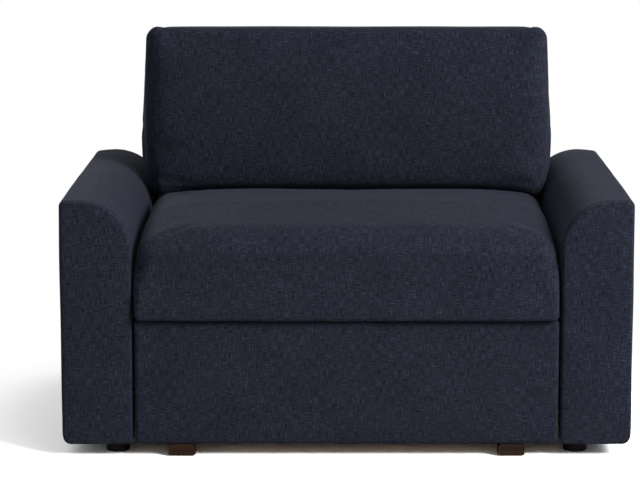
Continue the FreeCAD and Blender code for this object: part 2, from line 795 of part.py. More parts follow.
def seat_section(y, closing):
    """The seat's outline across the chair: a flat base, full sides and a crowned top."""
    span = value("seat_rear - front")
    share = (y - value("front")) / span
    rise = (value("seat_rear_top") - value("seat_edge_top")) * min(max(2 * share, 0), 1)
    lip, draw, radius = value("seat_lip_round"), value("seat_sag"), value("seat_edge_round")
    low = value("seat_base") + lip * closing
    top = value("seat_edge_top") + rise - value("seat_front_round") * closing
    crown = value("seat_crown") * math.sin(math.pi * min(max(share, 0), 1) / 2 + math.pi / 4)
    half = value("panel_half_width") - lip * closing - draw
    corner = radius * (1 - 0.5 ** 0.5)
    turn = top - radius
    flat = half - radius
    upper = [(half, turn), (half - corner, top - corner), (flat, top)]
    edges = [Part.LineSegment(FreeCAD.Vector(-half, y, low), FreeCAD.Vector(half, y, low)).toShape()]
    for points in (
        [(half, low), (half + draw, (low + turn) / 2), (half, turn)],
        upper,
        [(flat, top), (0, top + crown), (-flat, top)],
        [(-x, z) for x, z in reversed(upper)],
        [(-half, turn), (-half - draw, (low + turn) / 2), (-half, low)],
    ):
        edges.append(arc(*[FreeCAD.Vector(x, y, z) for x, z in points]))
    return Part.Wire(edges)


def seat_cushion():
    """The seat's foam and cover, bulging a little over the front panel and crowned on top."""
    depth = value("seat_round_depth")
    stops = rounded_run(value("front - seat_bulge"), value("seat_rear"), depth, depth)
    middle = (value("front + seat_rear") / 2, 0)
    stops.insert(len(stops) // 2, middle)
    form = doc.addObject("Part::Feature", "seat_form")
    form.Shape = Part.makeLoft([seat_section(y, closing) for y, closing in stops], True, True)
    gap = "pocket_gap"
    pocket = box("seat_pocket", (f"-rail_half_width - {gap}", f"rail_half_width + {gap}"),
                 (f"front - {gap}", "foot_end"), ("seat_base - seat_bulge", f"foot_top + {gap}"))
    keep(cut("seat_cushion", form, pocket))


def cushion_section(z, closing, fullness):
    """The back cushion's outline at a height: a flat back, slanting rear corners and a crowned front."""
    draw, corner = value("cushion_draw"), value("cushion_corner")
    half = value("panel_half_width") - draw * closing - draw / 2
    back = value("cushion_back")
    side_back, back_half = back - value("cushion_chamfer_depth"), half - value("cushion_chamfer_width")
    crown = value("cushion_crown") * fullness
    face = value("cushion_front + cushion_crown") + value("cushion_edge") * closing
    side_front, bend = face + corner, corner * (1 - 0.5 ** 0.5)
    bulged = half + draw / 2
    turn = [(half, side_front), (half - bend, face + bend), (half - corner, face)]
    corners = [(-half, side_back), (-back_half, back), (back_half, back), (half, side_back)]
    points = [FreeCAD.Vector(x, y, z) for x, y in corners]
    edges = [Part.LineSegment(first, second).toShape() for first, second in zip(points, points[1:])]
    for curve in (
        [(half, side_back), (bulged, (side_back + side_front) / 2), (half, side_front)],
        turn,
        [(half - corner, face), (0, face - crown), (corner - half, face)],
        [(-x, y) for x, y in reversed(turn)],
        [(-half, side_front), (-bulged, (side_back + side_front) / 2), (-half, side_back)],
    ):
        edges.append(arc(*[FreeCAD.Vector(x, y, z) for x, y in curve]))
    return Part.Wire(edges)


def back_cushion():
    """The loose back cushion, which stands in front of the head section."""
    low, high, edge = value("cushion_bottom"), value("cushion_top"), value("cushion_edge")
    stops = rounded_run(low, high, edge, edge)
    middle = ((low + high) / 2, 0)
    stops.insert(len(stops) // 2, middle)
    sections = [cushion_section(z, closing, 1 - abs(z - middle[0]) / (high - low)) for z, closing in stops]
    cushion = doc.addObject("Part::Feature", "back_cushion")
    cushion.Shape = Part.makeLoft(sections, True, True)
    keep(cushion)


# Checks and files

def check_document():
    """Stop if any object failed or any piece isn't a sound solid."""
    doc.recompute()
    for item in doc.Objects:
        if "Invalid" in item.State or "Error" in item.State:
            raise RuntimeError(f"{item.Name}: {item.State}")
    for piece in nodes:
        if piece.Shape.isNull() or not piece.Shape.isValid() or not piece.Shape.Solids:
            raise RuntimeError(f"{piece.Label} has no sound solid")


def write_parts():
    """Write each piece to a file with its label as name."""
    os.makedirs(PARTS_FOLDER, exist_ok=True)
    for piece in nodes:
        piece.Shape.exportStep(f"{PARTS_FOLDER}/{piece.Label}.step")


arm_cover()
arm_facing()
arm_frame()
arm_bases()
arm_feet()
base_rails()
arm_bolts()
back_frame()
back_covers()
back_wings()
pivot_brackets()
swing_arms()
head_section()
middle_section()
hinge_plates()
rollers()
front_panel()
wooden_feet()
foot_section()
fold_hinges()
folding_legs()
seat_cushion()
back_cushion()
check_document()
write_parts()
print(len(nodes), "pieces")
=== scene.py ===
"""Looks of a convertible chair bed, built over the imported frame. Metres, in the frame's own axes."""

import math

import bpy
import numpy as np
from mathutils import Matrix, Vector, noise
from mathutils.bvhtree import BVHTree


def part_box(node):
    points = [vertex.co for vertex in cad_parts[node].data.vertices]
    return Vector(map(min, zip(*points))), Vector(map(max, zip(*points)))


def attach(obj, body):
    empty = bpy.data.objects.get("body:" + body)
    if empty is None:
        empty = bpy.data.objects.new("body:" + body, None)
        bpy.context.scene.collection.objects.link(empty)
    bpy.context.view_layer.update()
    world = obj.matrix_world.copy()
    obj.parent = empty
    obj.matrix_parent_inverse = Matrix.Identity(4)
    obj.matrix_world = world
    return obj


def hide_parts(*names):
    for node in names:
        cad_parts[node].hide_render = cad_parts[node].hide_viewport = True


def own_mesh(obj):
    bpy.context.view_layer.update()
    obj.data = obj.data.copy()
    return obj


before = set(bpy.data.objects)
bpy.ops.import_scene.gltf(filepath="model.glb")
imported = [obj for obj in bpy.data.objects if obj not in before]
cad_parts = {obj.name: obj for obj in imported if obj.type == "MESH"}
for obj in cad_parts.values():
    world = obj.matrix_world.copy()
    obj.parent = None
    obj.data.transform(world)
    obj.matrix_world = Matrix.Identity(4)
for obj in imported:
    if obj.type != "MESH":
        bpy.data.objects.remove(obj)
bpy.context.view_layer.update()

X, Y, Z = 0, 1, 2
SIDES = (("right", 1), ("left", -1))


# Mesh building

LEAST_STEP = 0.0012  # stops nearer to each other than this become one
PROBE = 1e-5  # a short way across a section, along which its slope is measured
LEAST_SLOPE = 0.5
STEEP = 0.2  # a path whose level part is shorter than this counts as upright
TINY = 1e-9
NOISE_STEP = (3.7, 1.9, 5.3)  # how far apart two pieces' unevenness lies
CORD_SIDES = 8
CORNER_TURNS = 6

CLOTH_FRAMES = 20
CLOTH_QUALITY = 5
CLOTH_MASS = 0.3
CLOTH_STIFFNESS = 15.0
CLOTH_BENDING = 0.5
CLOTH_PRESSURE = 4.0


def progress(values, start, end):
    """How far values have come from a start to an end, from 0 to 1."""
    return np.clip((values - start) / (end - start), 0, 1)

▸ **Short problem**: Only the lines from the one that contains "obj.matrix_world = Matrix.Identity(4)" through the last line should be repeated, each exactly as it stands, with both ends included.

▸ **Expected answer**:
    obj.matrix_world = Matrix.Identity(4)
for obj in imported:
    if obj.type != "MESH":
        bpy.data.objects.remove(obj)
bpy.context.view_layer.update()

X, Y, Z = 0, 1, 2
SIDES = (("right", 1), ("left", -1))


# Mesh building

LEAST_STEP = 0.0012  # stops nearer to each other than this become one
PROBE = 1e-5  # a short way across a section, along which its slope is measured
LEAST_SLOPE = 0.5
STEEP = 0.2  # a path whose level part is shorter than this counts as upright
TINY = 1e-9
NOISE_STEP = (3.7, 1.9, 5.3)  # how far apart two pieces' unevenness lies
CORD_SIDES = 8
CORNER_TURNS = 6

CLOTH_FRAMES = 20
CLOTH_QUALITY = 5
CLOTH_MASS = 0.3
CLOTH_STIFFNESS = 15.0
CLOTH_BENDING = 0.5
CLOTH_PRESSURE = 4.0


def progress(values, start, end):
    """How far values have come from a start to an end, from 0 to 1."""
    return np.clip((values - start) / (end - start), 0, 1)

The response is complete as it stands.